* **WHAT NEEDS TO BE DONE**
Your task is to quote, unchanged, only the lines from the one with "BUMPER_ROUND), x, z)" through the one with "obj.matrix_world = world", both ends included.

* **RAW DATA**
* * * * *

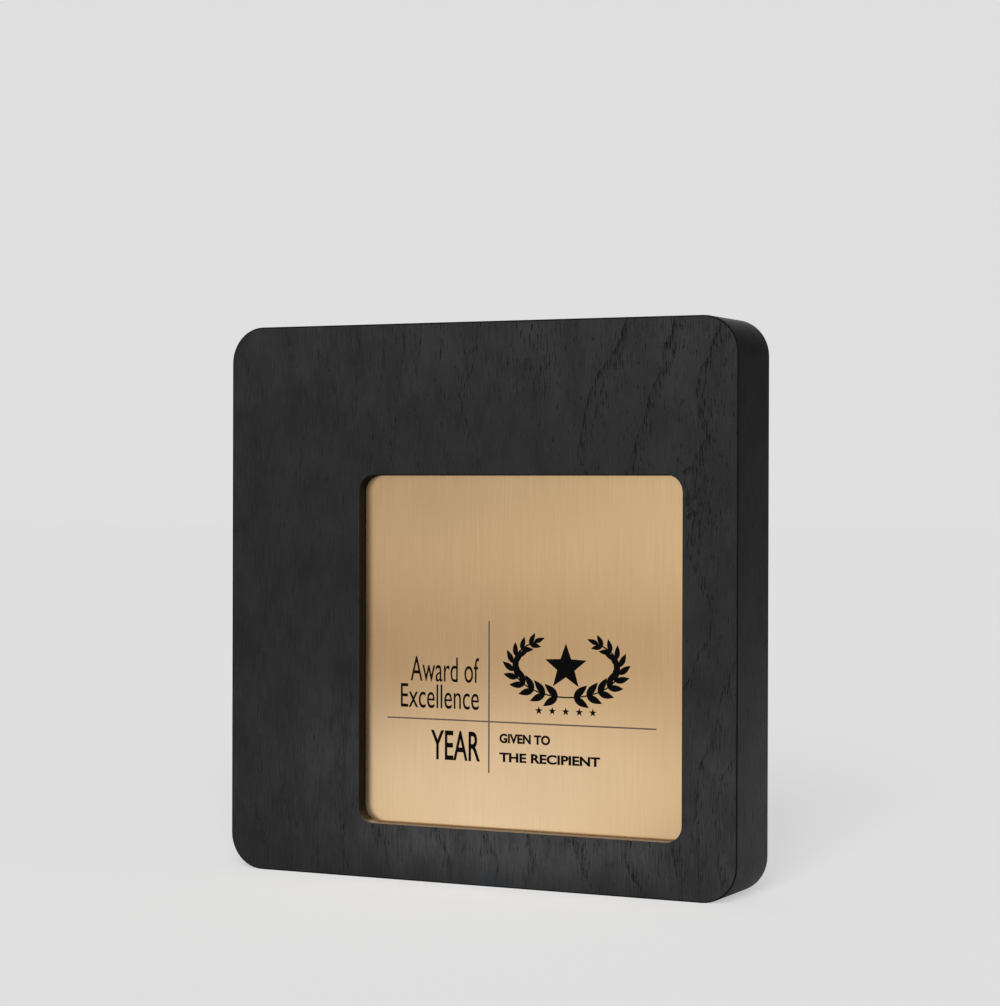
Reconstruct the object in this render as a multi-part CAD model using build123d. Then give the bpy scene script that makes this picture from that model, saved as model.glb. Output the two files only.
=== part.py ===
from build123d import *
import os

# Square award plaque: a layered wooden block that stands on its lower edge or hangs on a wall screw.
# Frame: millimetres, +Z up, the front faces -Y, and the origin is the middle of the resting edge.
# Layers from the front: face veneer, front board with a window, middle board, back board, back veneer.
# One strip of edge band wraps them, and a metal nameplate is bonded to the floor of the window.

# Block
BLOCK_SIZE = 200.0  # width and height
BLOCK_DEPTH = 30.0
CORNER_RADIUS = 13.0
EDGE_EASE = 0.3  # sanded rounding of the outer edges and of the window's edge
VENEER = 0.5  # face veneer, back veneer and edge band
FRONT_BOARD = 5.5
MIDDLE_BOARD = 12.0
BAND_GAP = 0.15  # butt joint of the edge band, on the resting edge
BAND_JOINT_X = -60.0

# Window in the front layers, set towards the lower right
WINDOW_SIZE = 125.9
WINDOW_RADIUS = 6.0
WINDOW_RIGHT_MARGIN = 20.3
WINDOW_BOTTOM_MARGIN = 19.7

# Nameplate and its bonding film
PLATE_GAP = 0.1  # all round, between plate and window
PLATE_THICK = 1.0
PLATE_EASE = 0.12
FILM_THICK = 0.15
FILM_INSET = 2.0  # back from the plate's edge

# Keyhole hanger, let in flush with the back
HANGER_WIDTH = 16.0
HANGER_HEIGHT = 46.0
HANGER_THICK = 1.5
HANGER_TOP_MARGIN = 14.0
HANGER_CLEARANCE = 0.15
ENTRY_RADIUS = 4.75  # round hole that the wall screw's head goes in through
SLOT_RADIUS = 2.3
KEYHOLE_TRAVEL = 11.0  # from the entry's centre up to the slot's end
HEAD_ROOM = 6.0  # depth of the cavity behind the hanger
HEAD_ROOM_SPARE = 1.0  # round the entry

# Countersunk wood screws of the hanger
SCREW_INSET = 5.0  # from the hanger's ends
SCREW_RADIUS = 1.45
SCREW_LENGTH = 11.0
SCREW_POINT = 3.0
SCREW_FIT = 0.02
HEAD_RADIUS = 2.7
HEAD_HEIGHT = 1.35
CROSS_WIDTH = 0.7
CROSS_SPAN = 3.0
CROSS_DEPTH = 0.9

# Bumpers on the back
BUMPER_RADIUS = 5.0
BUMPER_THICK = 2.0
BUMPER_ROUND = 1.2
BUMPER_INSET = 16.0

# Depths and places that follow from the sizes above
FRONT = -BLOCK_DEPTH / 2
BACK = BLOCK_DEPTH / 2
WINDOW_FLOOR = FRONT + VENEER + FRONT_BOARD
MIDDLE_BACK = WINDOW_FLOOR + MIDDLE_BOARD
PLATE_BACK = WINDOW_FLOOR - FILM_THICK
CORE_SIZE = BLOCK_SIZE - 2 * VENEER
CORE_RADIUS = CORNER_RADIUS - VENEER
MID_HEIGHT = BLOCK_SIZE / 2
WINDOW_X = BLOCK_SIZE / 2 - WINDOW_RIGHT_MARGIN - WINDOW_SIZE / 2
WINDOW_Z = WINDOW_BOTTOM_MARGIN + WINDOW_SIZE / 2
HANGER_Z = BLOCK_SIZE - HANGER_TOP_MARGIN - HANGER_HEIGHT / 2
HANGER_FRONT = BACK - HANGER_THICK
ENTRY_Z = HANGER_Z - KEYHOLE_TRAVEL / 2
SCREW_REACH = HANGER_HEIGHT / 2 - SCREW_INSET
SCREW_HEIGHTS = (HANGER_Z - SCREW_REACH, HANGER_Z + SCREW_REACH)
BUMPER_REACH = BLOCK_SIZE / 2 - BUMPER_INSET

BELOW = (Align.CENTER, Align.CENTER, Align.MAX)
ABOVE = (Align.CENTER, Align.CENTER, Align.MIN)


def prism(profile, x, z, front, back):
    """A profile as seen from the front, centred on (x, z) and solid from front to back."""
    plane = Plane(origin=(x, back, z), x_dir=(1, 0, 0), z_dir=(0, -1, 0))
    return extrude(plane * profile, back - front)


def on_back(solid, x, z):
    """Turns a solid built about the Z axis so that its +Z points out of the back at (x, z)."""
    return Pos(x, BACK, z) * Rot(-90, 0, 0) * solid


def rounded_square(size, radius):
    return RectangleRounded(size, size, radius)


def rising_slot(radius):
    """A round-ended slot from the profile's origin up to the end of the keyhole's travel."""
    return Pos(0, KEYHOLE_TRAVEL / 2) * SlotCenterToCenter(KEYHOLE_TRAVEL, 2 * radius, rotation=90)


def layer(front, back):
    """One full layer of the block, inside the edge band."""
    return prism(rounded_square(CORE_SIZE, CORE_RADIUS), 0, MID_HEIGHT, front, back)


def window(front, back):
    """The square hole that the nameplate lies in."""
    return prism(rounded_square(WINDOW_SIZE, WINDOW_RADIUS), WINDOW_X, WINDOW_Z, front, back)


def hanger_recess():
    """The shallow recess in the back that the hanger lies in."""
    height = HANGER_HEIGHT + 2 * HANGER_CLEARANCE
    width = HANGER_WIDTH + 2 * HANGER_CLEARANCE
    return prism(SlotOverall(height, width, rotation=90), 0, HANGER_Z, HANGER_FRONT, BACK)


def face_veneer():
    """Decorative front skin, with the window's edge eased."""
    skin = layer(FRONT, FRONT + VENEER) - window(FRONT, FRONT + VENEER)
    window_edge = skin.faces().sort_by(Axis.Y)[0].inner_wires()[0].edges()
    return skin.fillet(EDGE_EASE, window_edge)


def front_board():
    return layer(FRONT + VENEER, WINDOW_FLOOR) - window(FRONT + VENEER, WINDOW_FLOOR)


def middle_board():
    return layer(WINDOW_FLOOR, MIDDLE_BACK)


def back_board():
    """Rear layer, with the hanger's recess, the cavity behind the keyhole and two pilot holes."""
    board = layer(MIDDLE_BACK, BACK - VENEER) - hanger_recess()
    head_cavity = rising_slot(ENTRY_RADIUS + HEAD_ROOM_SPARE)
    board -= prism(head_cavity, 0, ENTRY_Z, HANGER_FRONT - HEAD_ROOM, HANGER_FRONT)
    pilot_hole = Circle(SCREW_RADIUS + SCREW_FIT)
    for z in SCREW_HEIGHTS:
        board -= prism(pilot_hole, 0, z, BACK - SCREW_LENGTH, HANGER_FRONT)
    return board


def back_veneer():
    return layer(BACK - VENEER, BACK) - hanger_recess()


def edge_band():
    """One strip bent round all the layers, whose ends meet on the resting edge."""
    band = prism(rounded_square(BLOCK_SIZE, CORNER_RADIUS), 0, MID_HEIGHT, FRONT, BACK)
    for rim in (Axis.Y, -Axis.Y):
        band = fillet(band.edges().group_by(rim)[0], EDGE_EASE)
    band -= layer(FRONT, BACK)
    return band - Pos(BAND_JOINT_X, 0, 0) * Box(BAND_GAP, BLOCK_DEPTH, 2 * VENEER)


def nameplate():
    outline = rounded_square(WINDOW_SIZE - 2 * PLATE_GAP, WINDOW_RADIUS - PLATE_GAP)
    plate = prism(outline, WINDOW_X, WINDOW_Z, PLATE_BACK - PLATE_THICK, PLATE_BACK)
    return fillet(plate.edges().group_by(Axis.Y)[0], PLATE_EASE)


def bonding_film():
    inset = PLATE_GAP + FILM_INSET
    outline = rounded_square(WINDOW_SIZE - 2 * inset, WINDOW_RADIUS - inset)
    return prism(outline, WINDOW_X, WINDOW_Z, PLATE_BACK, WINDOW_FLOOR)


def screw_head(spare=0.0):
    """A countersunk head below z = 0, or with spare the hole that it sits in."""
    taper = HEAD_HEIGHT + spare
    return Cone(SCREW_RADIUS, HEAD_RADIUS + spare, taper, align=BELOW)


def keyhole_hanger():
    """A round-ended steel plate with a keyhole and two countersunk holes."""
    plate = prism(SlotOverall(HANGER_HEIGHT, HANGER_WIDTH, rotation=90), 0, HANGER_Z, HANGER_FRONT, BACK)
    plate -= prism(Circle(ENTRY_RADIUS), 0, ENTRY_Z, HANGER_FRONT, BACK)
    plate -= prism(rising_slot(SLOT_RADIUS), 0, ENTRY_Z, HANGER_FRONT, BACK)
    for z in SCREW_HEIGHTS:
        plate -= prism(Circle(SCREW_RADIUS + SCREW_FIT), 0, z, HANGER_FRONT, BACK)
        plate -= on_back(screw_head(SCREW_FIT), 0, z)
    return plate


def hanger_screw(z):
    """A countersunk wood screw with a cross recess, its head flush with the hanger."""
    shank = Cylinder(SCREW_RADIUS, SCREW_LENGTH - SCREW_POINT, align=BELOW)
    point = Cone(0, SCREW_RADIUS, SCREW_POINT, align=BELOW)
    screw = screw_head() + shank + Pos(0, 0, SCREW_POINT - SCREW_LENGTH) * point
    for turn in (0, 90):
        screw -= Rot(0, 0, turn) * Box(CROSS_SPAN, CROSS_WIDTH, CROSS_DEPTH, align=BELOW)
    return on_back(screw, 0, z)


def bumper(x, z):
    """A self-adhesive bumper with a rounded rim."""
    pad = Cylinder(BUMPER_RADIUS, BUMPER_THICK, align=ABOVE)
    return on_back(fillet(pad.edges().group_by(Axis.Z)[-1], BUMPER_ROUND), x, z)


def all_parts():
    parts = {
        "face_veneer": face_veneer(),
        "front_board": front_board(),
        "middle_board": middle_board(),
        "back_board": back_board(),
        "back_veneer": back_veneer(),
        "edge_band": edge_band(),
        "nameplate": nameplate(),
        "bonding_film": bonding_film(),
        "keyhole_hanger": keyhole_hanger(),
        "hanger_screws": Compound([hanger_screw(z) for z in SCREW_HEIGHTS]),
    }
    for level, z in (("upper", MID_HEIGHT + BUMPER_REACH), ("lower", MID_HEIGHT - BUMPER_REACH)):
        for side, x in (("left", -BUMPER_REACH), ("right", BUMPER_REACH)):
            parts[f"bumper_{level}_{side}"] = bumper(x, z)
    return parts


os.makedirs("parts", exist_ok=True)
for node, shape in all_parts().items():
    export_step(shape, f"parts/{node}.step")
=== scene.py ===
import functools
import math
import bmesh
import bpy
from mathutils import Matrix, Vector


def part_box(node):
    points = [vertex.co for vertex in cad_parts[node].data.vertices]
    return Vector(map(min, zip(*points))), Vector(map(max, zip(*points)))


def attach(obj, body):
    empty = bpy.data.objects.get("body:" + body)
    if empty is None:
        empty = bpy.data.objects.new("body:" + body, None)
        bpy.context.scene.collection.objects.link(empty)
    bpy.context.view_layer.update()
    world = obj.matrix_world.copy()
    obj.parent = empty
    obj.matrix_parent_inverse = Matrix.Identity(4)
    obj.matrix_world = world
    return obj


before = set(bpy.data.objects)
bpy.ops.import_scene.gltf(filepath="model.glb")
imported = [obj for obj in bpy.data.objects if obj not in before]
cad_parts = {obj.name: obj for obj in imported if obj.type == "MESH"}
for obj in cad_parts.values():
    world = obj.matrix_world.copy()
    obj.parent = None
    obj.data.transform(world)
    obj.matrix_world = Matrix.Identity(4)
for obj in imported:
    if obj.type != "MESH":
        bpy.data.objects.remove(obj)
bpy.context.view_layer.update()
MM = 0.001

# Backdrop and floor as the camera sees them, in linear light. The floor's own glow makes up what its
# paper doesn't return, so the open floor matches the backdrop and only a faint shadow shows.
BACKDROP = 0.745
FLOOR_RADIUS = 9.0
FLOOR_LIT = 1.355  # light that falls on the open floor
FLOOR_ALBEDO = 0.20
FRONT_ALBEDO = 0.05  # in front of the plaque, where the plate throws its light
FLOOR_GLOW = BACKDROP - FLOOR_ALBEDO * FLOOR_LIT

# The floor as surfaces see it: a pool of light before the plaque with a bright rim at its foot, an
# arch that rounds off the pool's end, a dip beyond it, and far away the light of the room. Each START
# and END is a pair of distances from the plaque, in metres, between which the light changes.
POOL_CORE = (0.53, 0.620, 0.780, 1)
POOL_GLOW = (0.51, 0.515, 0.535, 1)
POOL_END = (0.48, 1.00)
POOL_LEAN = 0.48  # x for each metre of y along the pool's middle line
POOL_SHIFT = 0.015
RIM_GLOW = (1.0, 1.0, 1.0, 1)
RIM_START, RIM_END = (0.02, 0.06), (0.08, 0.13)
ARCH_GLOW = (0.72, 0.76, 0.84, 1)
ARCH_START, ARCH_END = (0.40, 0.60), (0.75, 1.00)
DIM_GLOW = 0.02  # to both sides of the pool
DIP_LEFT = (0.020, 0.000, 0.000, 1)
DIP_RIGHT = (0.225, 0.182, 0.145, 1)
DIP_END = (1.4, 4.5)
FAR_SHARE = 0.90  # of the room's light
BEHIND_GLOW = 0.54  # close behind the plaque
BEHIND_END = (0.3, 1.9)

# The room as surfaces see it, in linear light
AHEAD_GLOW = 0.88
LEFT_GLOW = 0.06
RIGHT_SHARE = 0.25  # of the light ahead
UPPER_SHARE = 0.20  # of the light ahead
BACK_GLOW = 0.06
FILL_GLOW = 1.7  # low, behind and to the left
FILL_UPPER_SHARE = 0.1
CEILING_GLOW = 0.35
SUN_STRENGTH = 7.4
SUN_SOFTNESS = math.radians(34)
SUN_TRAVEL = Vector((-0.31, 0.85, -0.42))

# Printed panel, in millimetres
PRINT_DEPTH = 0.05
PRINT_SUNK = 0.01
LAYER_STEP, LAYER_COUNT = 0.013, 23  # shares of the print's depth by which outlines differ
RULE_WIDTH = 0.52
UPRIGHT_RULE = (4.0, 39.8, 93.5)  # x, z0, z1
LEVEL_RULE = (57.9, -36.8, 68.2)  # z, x0, x1
TYPE_DEPTH = 1.0  # of the print's depth
LETTERING = {  # the words, their box as x0, x1, z0, z1, and how much their strokes are thickened
    "print_award": ("Award of", (-27.5, 0.0, 71.4, 80.4), 0.0),
    "print_excellence": ("Excellence", (-31.5, 0.0, 61.8, 70.4), 0.0),
    "print_year": ("YEAR", (-19.2, 0.5, 43.5, 54.1), 0.012),
    "print_name_first": ("GIVEN TO", (8.2, 28.0, 50.5, 53.9), 0.040),
    "print_name_second": ("THE RECIPIENT", (8.2, 47.2, 43.8, 47.2), 0.036),
}
EMBLEM_CENTRE = (34.0, 78.2)
WREATH_RADII = (20.5, 10.6)
WREATH_REACH = math.radians(142)  # from the foot of the wreath to the tip of a branch
WREATH_LEAVES = 10
LEAF_LENGTH, LEAF_WIDTH = 6.8, 2.7
LEAF_LEAN = 0.62  # radians between a leaf and the stem
LEAF_SHRINK = 0.35  # from the foot of a branch to its tip
LEAF_STEPS = 7
STEM_WIDTH = 0.5
STEM_STEPS = 24
EMBLEM_STAR = 8.4
STAR_WAIST = 0.42  # inner radius over outer
SMALL_STARS = 5
SMALL_STAR = 1.5
SMALL_STAR_PITCH = 5.2
SMALL_STAR_HEIGHT = 62.6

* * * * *

* **ANSWER TO THE TASK**
    return on_back(fillet(pad.edges().group_by(Axis.Z)[-1], BUMPER_ROUND), x, z)


def all_parts():
    parts = {
        "face_veneer": face_veneer(),
        "front_board": front_board(),
        "middle_board": middle_board(),
        "back_board": back_board(),
        "back_veneer": back_veneer(),
        "edge_band": edge_band(),
        "nameplate": nameplate(),
        "bonding_film": bonding_film(),
        "keyhole_hanger": keyhole_hanger(),
        "hanger_screws": Compound([hanger_screw(z) for z in SCREW_HEIGHTS]),
    }
    for level, z in (("upper", MID_HEIGHT + BUMPER_REACH), ("lower", MID_HEIGHT - BUMPER_REACH)):
        for side, x in (("left", -BUMPER_REACH), ("right", BUMPER_REACH)):
            parts[f"bumper_{level}_{side}"] = bumper(x, z)
    return parts


os.makedirs("parts", exist_ok=True)
for node, shape in all_parts().items():
    export_step(shape, f"parts/{node}.step")
=== scene.py ===
import functools
import math
import bmesh
import bpy
from mathutils import Matrix, Vector


def part_box(node):
    points = [vertex.co for vertex in cad_parts[node].data.vertices]
    return Vector(map(min, zip(*points))), Vector(map(max, zip(*points)))


def attach(obj, body):
    empty = bpy.data.objects.get("body:" + body)
    if empty is None:
        empty = bpy.data.objects.new("body:" + body, None)
        bpy.context.scene.collection.objects.link(empty)
    bpy.context.view_layer.update()
    world = obj.matrix_world.copy()
    obj.parent = empty
    obj.matrix_parent_inverse = Matrix.Identity(4)
    obj.matrix_world = world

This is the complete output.